— START —

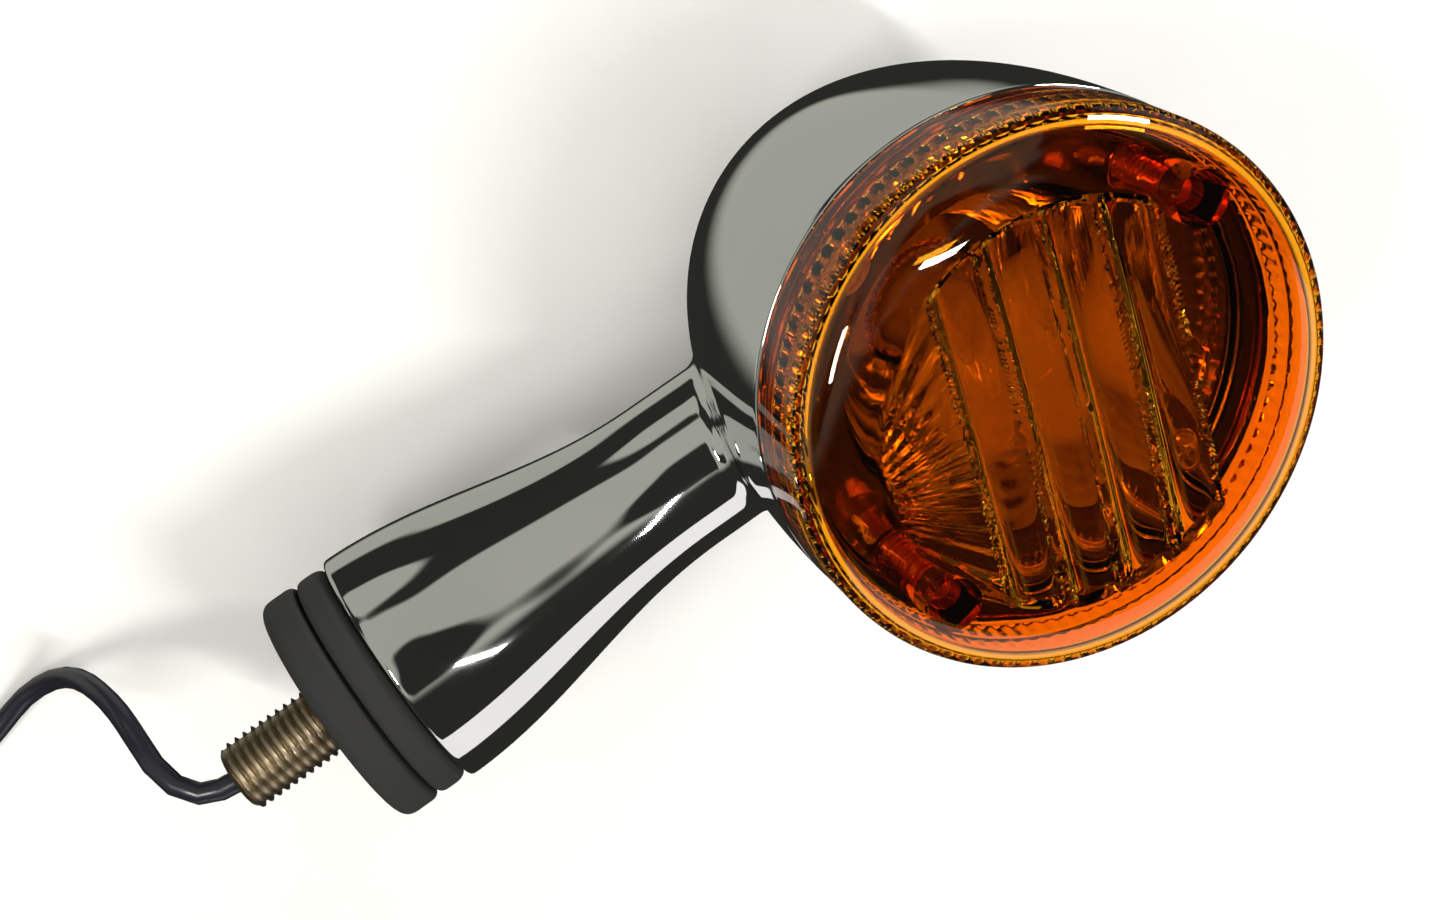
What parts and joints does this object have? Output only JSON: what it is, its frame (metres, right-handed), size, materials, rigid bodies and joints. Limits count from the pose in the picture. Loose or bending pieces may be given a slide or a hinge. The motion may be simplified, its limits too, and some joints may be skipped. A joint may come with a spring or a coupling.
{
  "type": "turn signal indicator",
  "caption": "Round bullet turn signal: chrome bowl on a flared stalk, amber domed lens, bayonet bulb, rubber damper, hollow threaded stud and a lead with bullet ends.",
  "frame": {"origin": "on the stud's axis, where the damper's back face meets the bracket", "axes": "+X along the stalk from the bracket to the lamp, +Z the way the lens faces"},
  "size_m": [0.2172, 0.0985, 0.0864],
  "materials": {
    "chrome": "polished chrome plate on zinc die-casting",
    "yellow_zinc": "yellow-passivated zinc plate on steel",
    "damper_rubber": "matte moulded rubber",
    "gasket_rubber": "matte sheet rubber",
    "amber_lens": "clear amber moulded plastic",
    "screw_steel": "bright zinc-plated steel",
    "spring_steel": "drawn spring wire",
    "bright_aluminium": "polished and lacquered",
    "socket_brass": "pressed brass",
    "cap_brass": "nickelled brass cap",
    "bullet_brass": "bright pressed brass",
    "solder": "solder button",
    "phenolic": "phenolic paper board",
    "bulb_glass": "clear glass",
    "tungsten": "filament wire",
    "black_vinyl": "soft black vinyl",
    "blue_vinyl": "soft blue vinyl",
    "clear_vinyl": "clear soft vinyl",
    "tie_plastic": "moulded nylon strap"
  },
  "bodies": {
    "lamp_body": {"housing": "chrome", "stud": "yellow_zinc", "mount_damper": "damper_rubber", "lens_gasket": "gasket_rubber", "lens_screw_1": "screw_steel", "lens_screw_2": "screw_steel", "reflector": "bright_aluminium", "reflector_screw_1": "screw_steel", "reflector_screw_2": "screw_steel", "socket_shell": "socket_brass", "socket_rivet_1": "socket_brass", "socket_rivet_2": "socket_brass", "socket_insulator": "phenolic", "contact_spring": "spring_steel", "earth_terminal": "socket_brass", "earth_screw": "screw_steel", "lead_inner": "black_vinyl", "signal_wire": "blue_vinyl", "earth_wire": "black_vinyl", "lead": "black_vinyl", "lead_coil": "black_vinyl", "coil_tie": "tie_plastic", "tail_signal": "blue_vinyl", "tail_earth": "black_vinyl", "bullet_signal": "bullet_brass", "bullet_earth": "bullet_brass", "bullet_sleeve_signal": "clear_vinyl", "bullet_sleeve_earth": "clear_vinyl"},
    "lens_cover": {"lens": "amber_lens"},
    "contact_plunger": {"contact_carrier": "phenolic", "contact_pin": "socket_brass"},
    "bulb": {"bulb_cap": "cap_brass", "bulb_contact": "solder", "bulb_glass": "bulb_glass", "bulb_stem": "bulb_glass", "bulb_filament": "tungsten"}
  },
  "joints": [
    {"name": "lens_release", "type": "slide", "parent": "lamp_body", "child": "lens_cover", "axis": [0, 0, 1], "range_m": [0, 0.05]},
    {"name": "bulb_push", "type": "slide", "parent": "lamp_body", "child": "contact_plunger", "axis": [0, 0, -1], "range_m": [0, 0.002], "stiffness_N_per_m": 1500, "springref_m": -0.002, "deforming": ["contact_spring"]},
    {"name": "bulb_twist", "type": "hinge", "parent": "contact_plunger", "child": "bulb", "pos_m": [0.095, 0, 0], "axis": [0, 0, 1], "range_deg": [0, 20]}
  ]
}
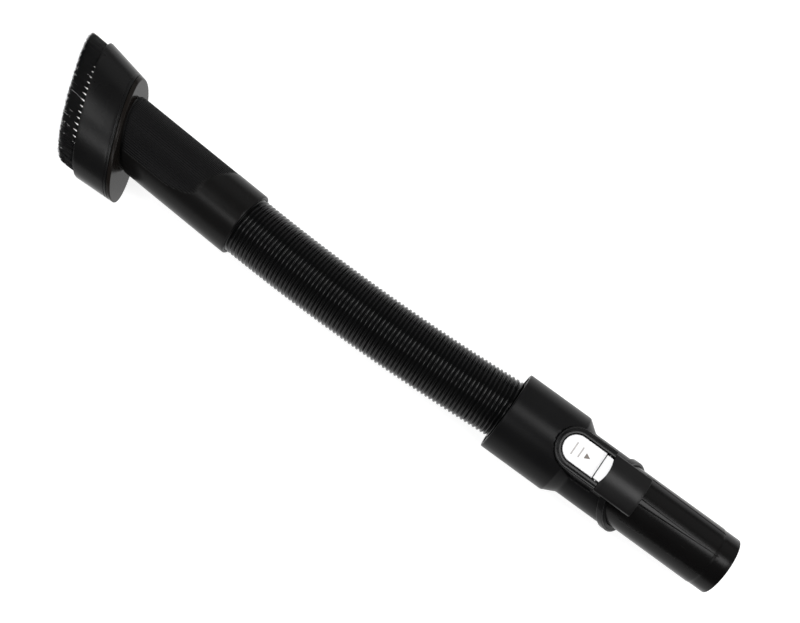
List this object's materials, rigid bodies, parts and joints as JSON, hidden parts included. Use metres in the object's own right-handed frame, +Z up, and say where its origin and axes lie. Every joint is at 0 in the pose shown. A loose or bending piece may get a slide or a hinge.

— END —

Task objective = The entries above must be returned exactly.

Full output =
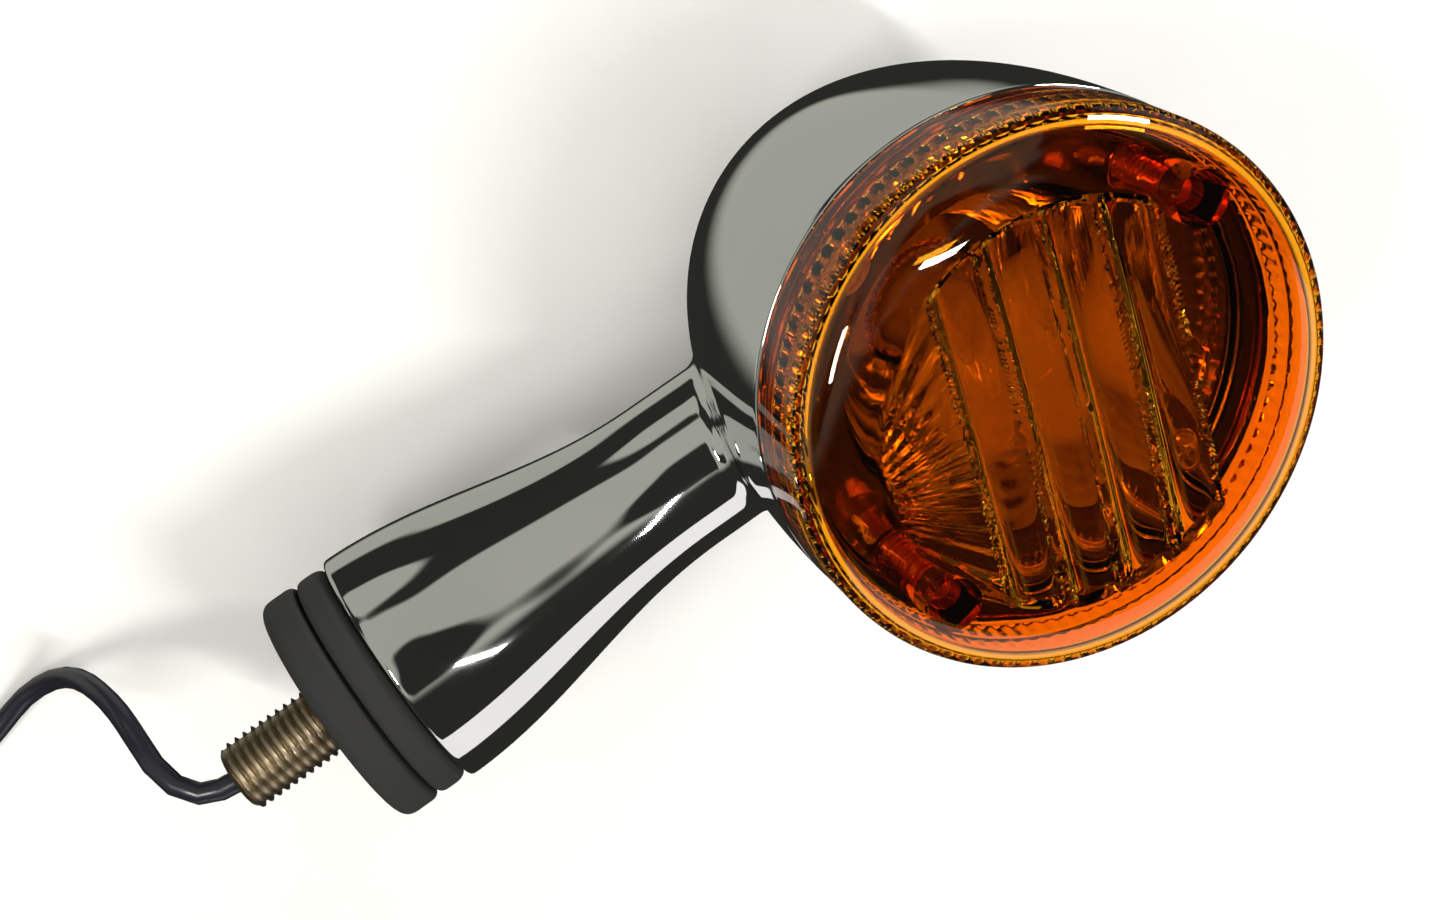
What parts and joints does this object have? Output only JSON: what it is, its frame (metres, right-handed), size, materials, rigid bodies and joints. Limits count from the pose in the picture. Loose or bending pieces may be given a slide or a hinge. The motion may be simplified, its limits too, and some joints may be skipped. A joint may come with a spring or a coupling.
{
  "type": "turn signal indicator",
  "caption": "Round bullet turn signal: chrome bowl on a flared stalk, amber domed lens, bayonet bulb, rubber damper, hollow threaded stud and a lead with bullet ends.",
  "frame": {"origin": "on the stud's axis, where the damper's back face meets the bracket", "axes": "+X along the stalk from the bracket to the lamp, +Z the way the lens faces"},
  "size_m": [0.2172, 0.0985, 0.0864],
  "materials": {
    "chrome": "polished chrome plate on zinc die-casting",
    "yellow_zinc": "yellow-passivated zinc plate on steel",
    "damper_rubber": "matte moulded rubber",
    "gasket_rubber": "matte sheet rubber",
    "amber_lens": "clear amber moulded plastic",
    "screw_steel": "bright zinc-plated steel",
    "spring_steel": "drawn spring wire",
    "bright_aluminium": "polished and lacquered",
    "socket_brass": "pressed brass",
    "cap_brass": "nickelled brass cap",
    "bullet_brass": "bright pressed brass",
    "solder": "solder button",
    "phenolic": "phenolic paper board",
    "bulb_glass": "clear glass",
    "tungsten": "filament wire",
    "black_vinyl": "soft black vinyl",
    "blue_vinyl": "soft blue vinyl",
    "clear_vinyl": "clear soft vinyl",
    "tie_plastic": "moulded nylon strap"
  },
  "bodies": {
    "lamp_body": {"housing": "chrome", "stud": "yellow_zinc", "mount_damper": "damper_rubber", "lens_gasket": "gasket_rubber", "lens_screw_1": "screw_steel", "lens_screw_2": "screw_steel", "reflector": "bright_aluminium", "reflector_screw_1": "screw_steel", "reflector_screw_2": "screw_steel", "socket_shell": "socket_brass", "socket_rivet_1": "socket_brass", "socket_rivet_2": "socket_brass", "socket_insulator": "phenolic", "contact_spring": "spring_steel", "earth_terminal": "socket_brass", "earth_screw": "screw_steel", "lead_inner": "black_vinyl", "signal_wire": "blue_vinyl", "earth_wire": "black_vinyl", "lead": "black_vinyl", "lead_coil": "black_vinyl", "coil_tie": "tie_plastic", "tail_signal": "blue_vinyl", "tail_earth": "black_vinyl", "bullet_signal": "bullet_brass", "bullet_earth": "bullet_brass", "bullet_sleeve_signal": "clear_vinyl", "bullet_sleeve_earth": "clear_vinyl"},
    "lens_cover": {"lens": "amber_lens"},
    "contact_plunger": {"contact_carrier": "phenolic", "contact_pin": "socket_brass"},
    "bulb": {"bulb_cap": "cap_brass", "bulb_contact": "solder", "bulb_glass": "bulb_glass", "bulb_stem": "bulb_glass", "bulb_filament": "tungsten"}
  },
  "joints": [
    {"name": "lens_release", "type": "slide", "parent": "lamp_body", "child": "lens_cover", "axis": [0, 0, 1], "range_m": [0, 0.05]},
    {"name": "bulb_push", "type": "slide", "parent": "lamp_body", "child": "contact_plunger", "axis": [0, 0, -1], "range_m": [0, 0.002], "stiffness_N_per_m": 1500, "springref_m": -0.002, "deforming": ["contact_spring"]},
    {"name": "bulb_twist", "type": "hinge", "parent": "contact_plunger", "child": "bulb", "pos_m": [0.095, 0, 0], "axis": [0, 0, 1], "range_deg": [0, 20]}
  ]
}
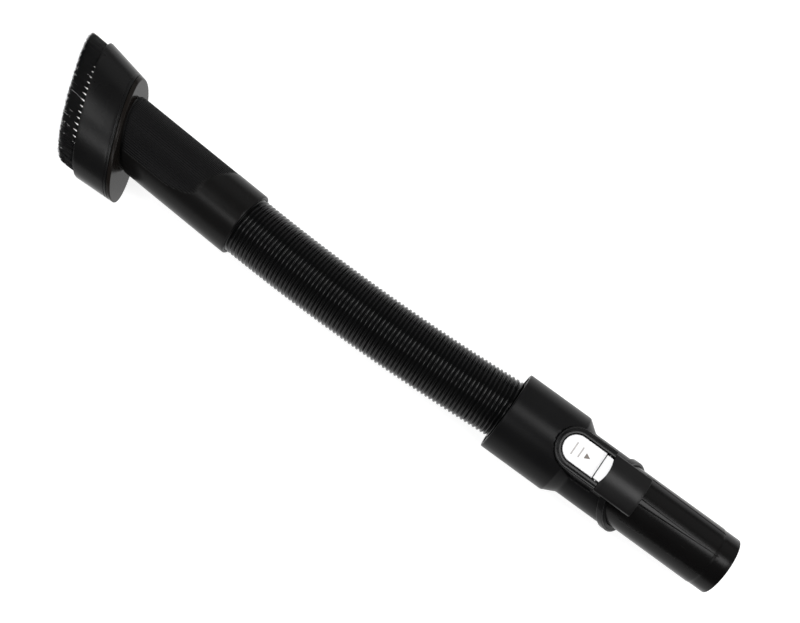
List this object's materials, rigid bodies, parts and joints as JSON, hidden parts included. Use metres in the object's own right-handed frame, +Z up, and say where its origin and axes lie. Every joint is at 0 in the pose shown. A loose or bending piece may get a slide or a hinge.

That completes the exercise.